Material provided:

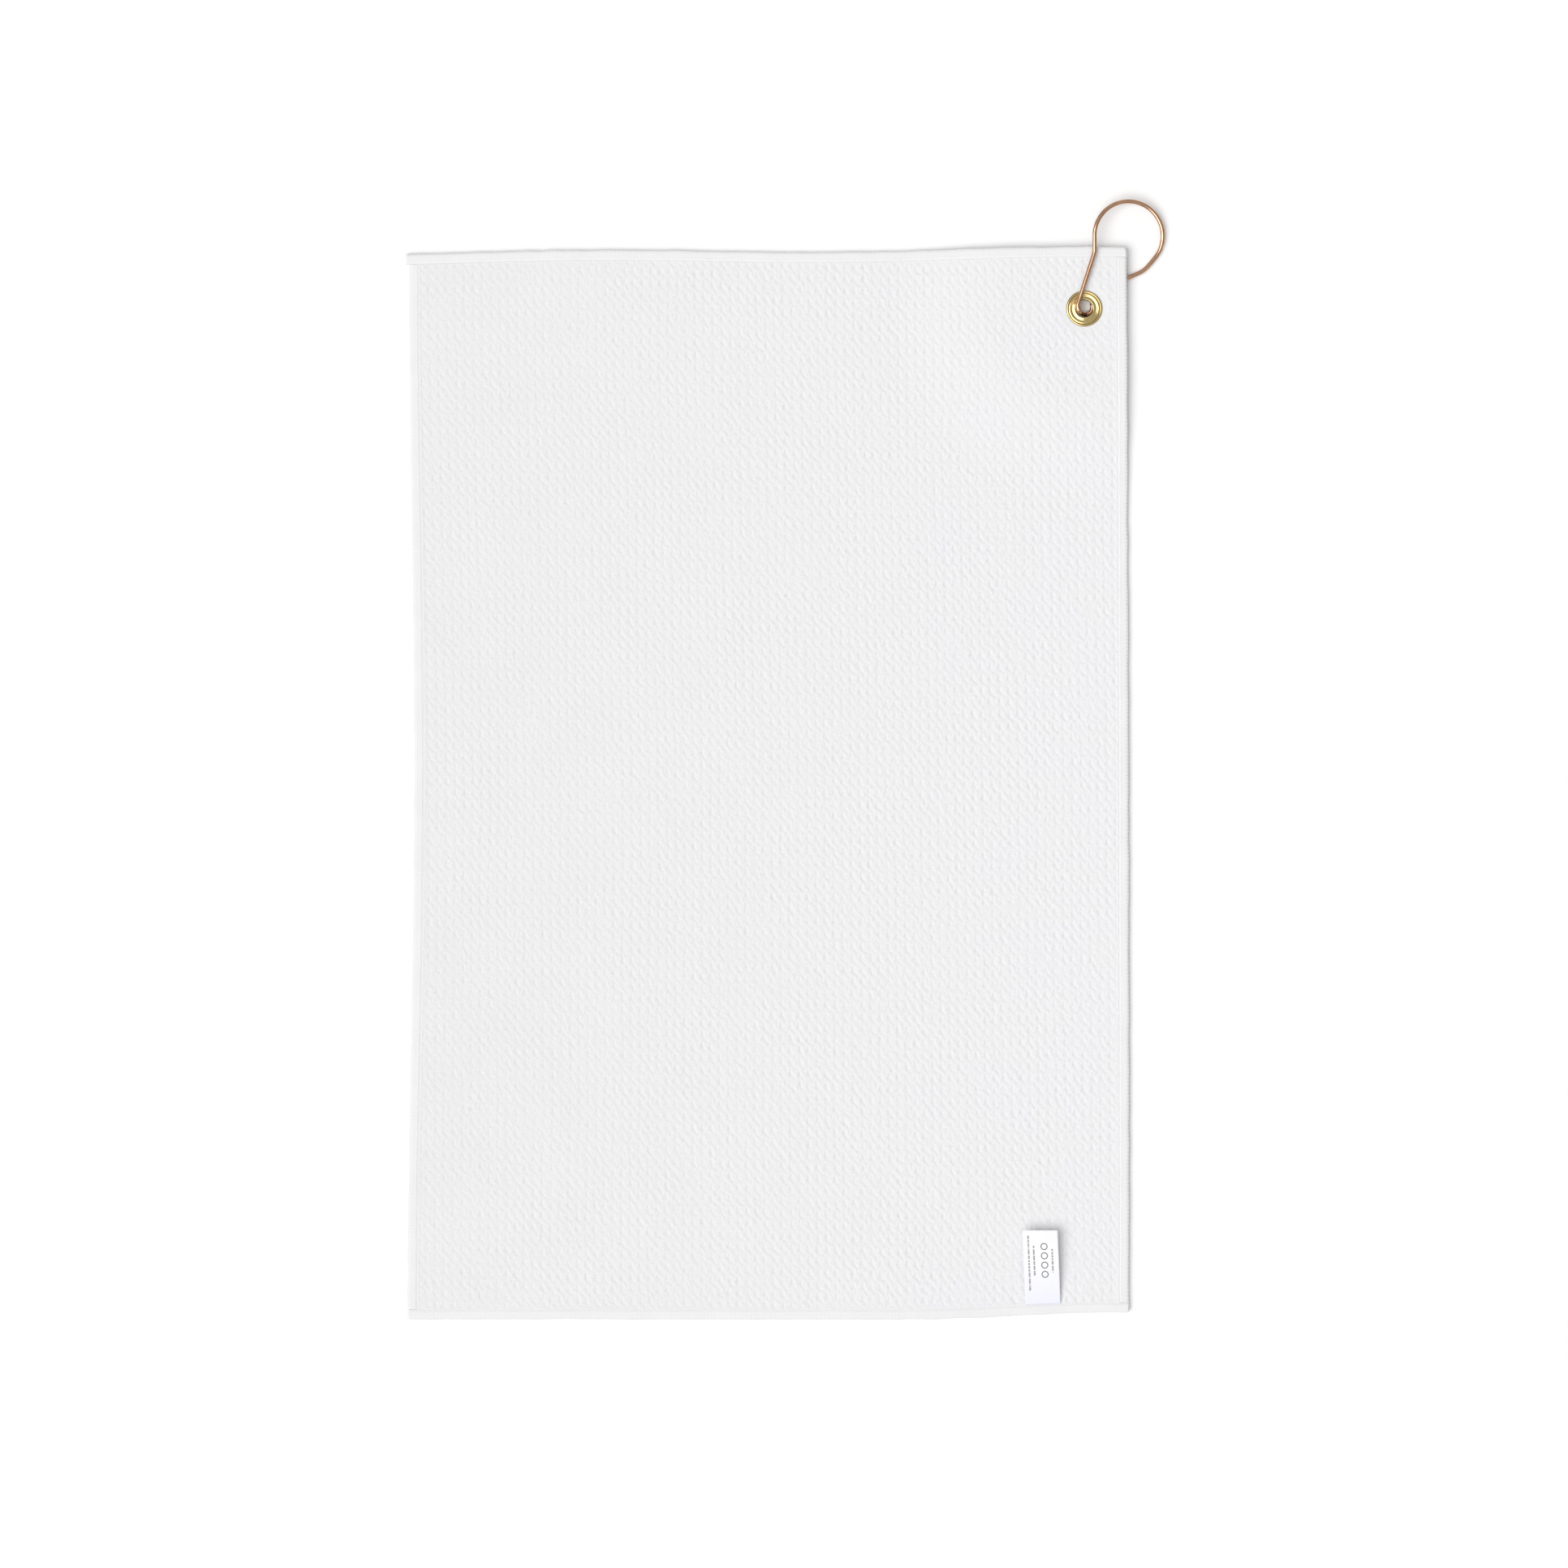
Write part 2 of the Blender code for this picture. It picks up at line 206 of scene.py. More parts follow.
def cloth_material():
    """Brushed microfibre waffle: soft fibre fluff over the relief, painted shade down in the pits, and painted shade
    across the cloth, darker at the left.
    """
    mat, tree, shader = new_material("waffle_cloth")
    where = node(tree, "ShaderNodeTexCoord").outputs["Object"]
    hollow_shade = node(tree, "ShaderNodeAttribute", {"attribute_name": "hollow_shade"}).outputs["Fac"]
    side = node(tree, "ShaderNodeSeparateXYZ", Vector=where)
    # painted shade: the cloth darker at the left, lighter and bluer at the right
    shade_across = map_range(tree, side.outputs["X"], -0.22, 0.22, 0.0, 1.0)
    base = mix_colour(tree, shade_across, CLOTH_SHADED_LEFT, CLOTH_LIT_RIGHT)
    blotch = noise(tree, where, 26.0, 3.0, 0.55)
    base = mix_colour(tree, map_range(tree, blotch, 0.35, 0.65, 0.0, 0.5), base, CLOTH_BLOTCH)
    fibre = noise(tree, where, 1500.0, 3.0, 0.7)
    speck = map_range(tree, fibre, 0.3, 0.7, 0.955, 1.02)
    grey = node(tree, "ShaderNodeCombineColor", Red=speck, Green=speck, Blue=speck).outputs[0]
    base = mix_colour(tree, 1.0, base, grey, "MULTIPLY")
    # painted shade: the cloth darker down in the pits of its relief
    base = mix_colour(tree, map_range(tree, hollow_shade, 0.0, 1.0, 0.0, PIT_SHADE_SHARE), base, CLOTH_PIT_SHADE)
    tree.links.new(base, shader.inputs["Base Color"])
    stretched = node(tree, "ShaderNodeMapping", Vector=where, Scale=(1.0, 0.55, 1.0)).outputs[0]
    pile = noise(tree, stretched, 2300.0, 4.0, 0.65)
    nap = noise(tree, where, 620.0, 2.0, 0.5)
    normal = bump(tree, nap, 0.00030, 0.70)
    normal = bump(tree, pile, 0.00016, 0.55, normal)
    tree.links.new(normal, shader.inputs["Normal"])
    set_shader(shader, Roughness=0.93, Specular_IOR_Level=0.15, Sheen_Weight=0.12, Sheen_Roughness=0.5)
    return mat


def thread_material(name, colour, ribs):
    """Polyester thread: fine twisted plies with a slight gloss, and painted shade in its creases."""
    mat, tree, shader = new_material(name)
    where = node(tree, "ShaderNodeTexCoord").outputs["Object"]
    fine = noise(tree, where, 2600.0, 3.0, 0.6)
    wide = noise(tree, where, 60.0, 2.0, 0.5)
    base = mix_colour(tree, map_range(tree, wide, 0.35, 0.65, 0.0, 1.0), colour, tuple(c * 0.975 for c in colour))
    crease_shade = node(tree, "ShaderNodeAttribute", {"attribute_name": "hollow_shade"}).outputs["Fac"]
    # painted shade: darker in the creases between ribs and at the gaps between stitches, as far as the share ribs
    base = mix_colour(tree, map_range(tree, crease_shade, 0.0, 1.0, 0.0, ribs), base, tuple(c * 0.62 for c in colour))
    tree.links.new(base, shader.inputs["Base Color"])
    tree.links.new(bump(tree, fine, 0.00006, 0.7), shader.inputs["Normal"])
    set_shader(shader, Roughness=0.62, Specular_IOR_Level=0.3, Sheen_Weight=0.1)
    return mat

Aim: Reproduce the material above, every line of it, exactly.

Task answer:
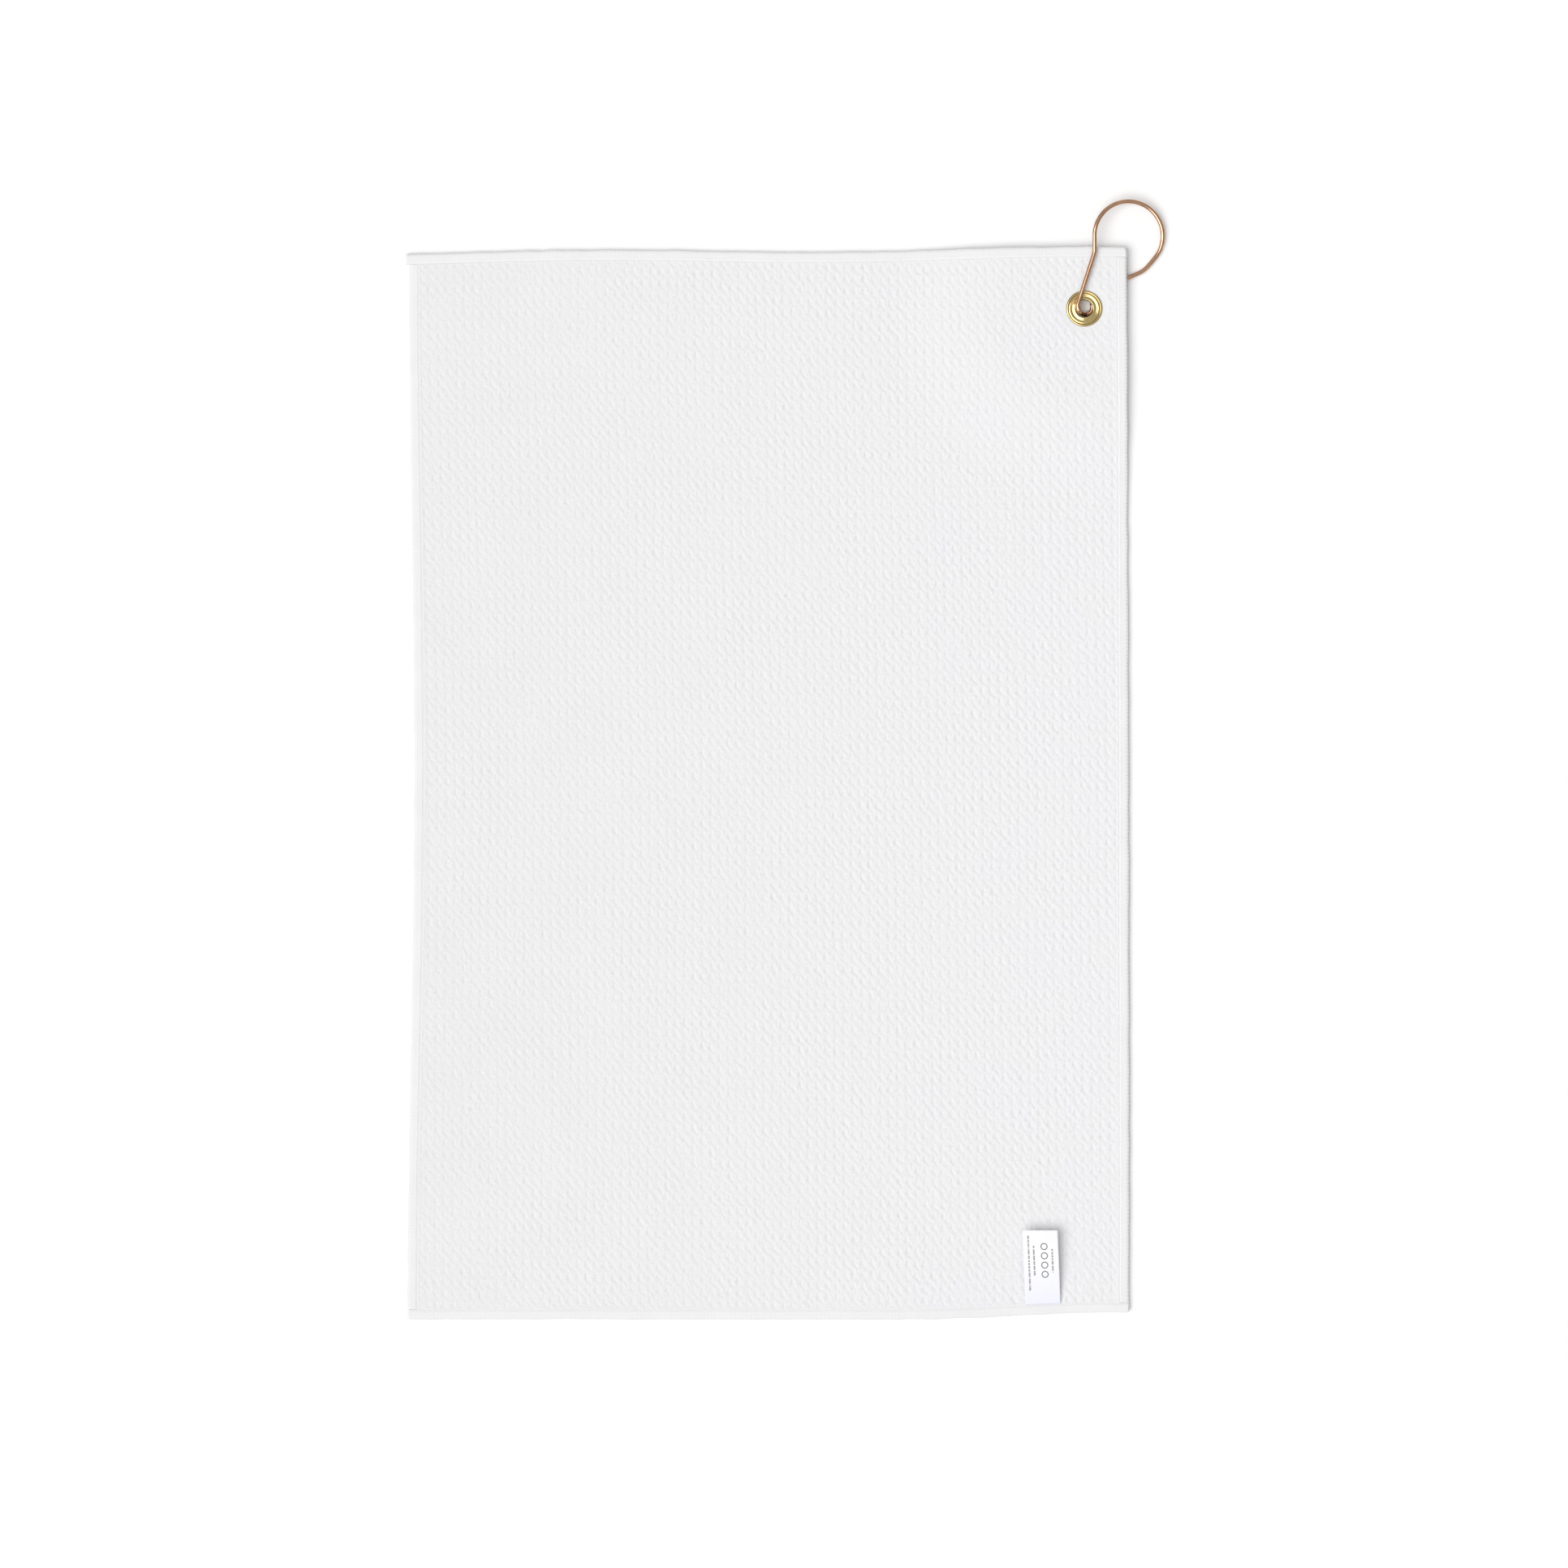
Write part 2 of the Blender code for this picture. It picks up at line 206 of scene.py. More parts follow.
def cloth_material():
    """Brushed microfibre waffle: soft fibre fluff over the relief, painted shade down in the pits, and painted shade
    across the cloth, darker at the left.
    """
    mat, tree, shader = new_material("waffle_cloth")
    where = node(tree, "ShaderNodeTexCoord").outputs["Object"]
    hollow_shade = node(tree, "ShaderNodeAttribute", {"attribute_name": "hollow_shade"}).outputs["Fac"]
    side = node(tree, "ShaderNodeSeparateXYZ", Vector=where)
    # painted shade: the cloth darker at the left, lighter and bluer at the right
    shade_across = map_range(tree, side.outputs["X"], -0.22, 0.22, 0.0, 1.0)
    base = mix_colour(tree, shade_across, CLOTH_SHADED_LEFT, CLOTH_LIT_RIGHT)
    blotch = noise(tree, where, 26.0, 3.0, 0.55)
    base = mix_colour(tree, map_range(tree, blotch, 0.35, 0.65, 0.0, 0.5), base, CLOTH_BLOTCH)
    fibre = noise(tree, where, 1500.0, 3.0, 0.7)
    speck = map_range(tree, fibre, 0.3, 0.7, 0.955, 1.02)
    grey = node(tree, "ShaderNodeCombineColor", Red=speck, Green=speck, Blue=speck).outputs[0]
    base = mix_colour(tree, 1.0, base, grey, "MULTIPLY")
    # painted shade: the cloth darker down in the pits of its relief
    base = mix_colour(tree, map_range(tree, hollow_shade, 0.0, 1.0, 0.0, PIT_SHADE_SHARE), base, CLOTH_PIT_SHADE)
    tree.links.new(base, shader.inputs["Base Color"])
    stretched = node(tree, "ShaderNodeMapping", Vector=where, Scale=(1.0, 0.55, 1.0)).outputs[0]
    pile = noise(tree, stretched, 2300.0, 4.0, 0.65)
    nap = noise(tree, where, 620.0, 2.0, 0.5)
    normal = bump(tree, nap, 0.00030, 0.70)
    normal = bump(tree, pile, 0.00016, 0.55, normal)
    tree.links.new(normal, shader.inputs["Normal"])
    set_shader(shader, Roughness=0.93, Specular_IOR_Level=0.15, Sheen_Weight=0.12, Sheen_Roughness=0.5)
    return mat


def thread_material(name, colour, ribs):
    """Polyester thread: fine twisted plies with a slight gloss, and painted shade in its creases."""
    mat, tree, shader = new_material(name)
    where = node(tree, "ShaderNodeTexCoord").outputs["Object"]
    fine = noise(tree, where, 2600.0, 3.0, 0.6)
    wide = noise(tree, where, 60.0, 2.0, 0.5)
    base = mix_colour(tree, map_range(tree, wide, 0.35, 0.65, 0.0, 1.0), colour, tuple(c * 0.975 for c in colour))
    crease_shade = node(tree, "ShaderNodeAttribute", {"attribute_name": "hollow_shade"}).outputs["Fac"]
    # painted shade: darker in the creases between ribs and at the gaps between stitches, as far as the share ribs
    base = mix_colour(tree, map_range(tree, crease_shade, 0.0, 1.0, 0.0, ribs), base, tuple(c * 0.62 for c in colour))
    tree.links.new(base, shader.inputs["Base Color"])
    tree.links.new(bump(tree, fine, 0.00006, 0.7), shader.inputs["Normal"])
    set_shader(shader, Roughness=0.62, Specular_IOR_Level=0.3, Sheen_Weight=0.1)
    return mat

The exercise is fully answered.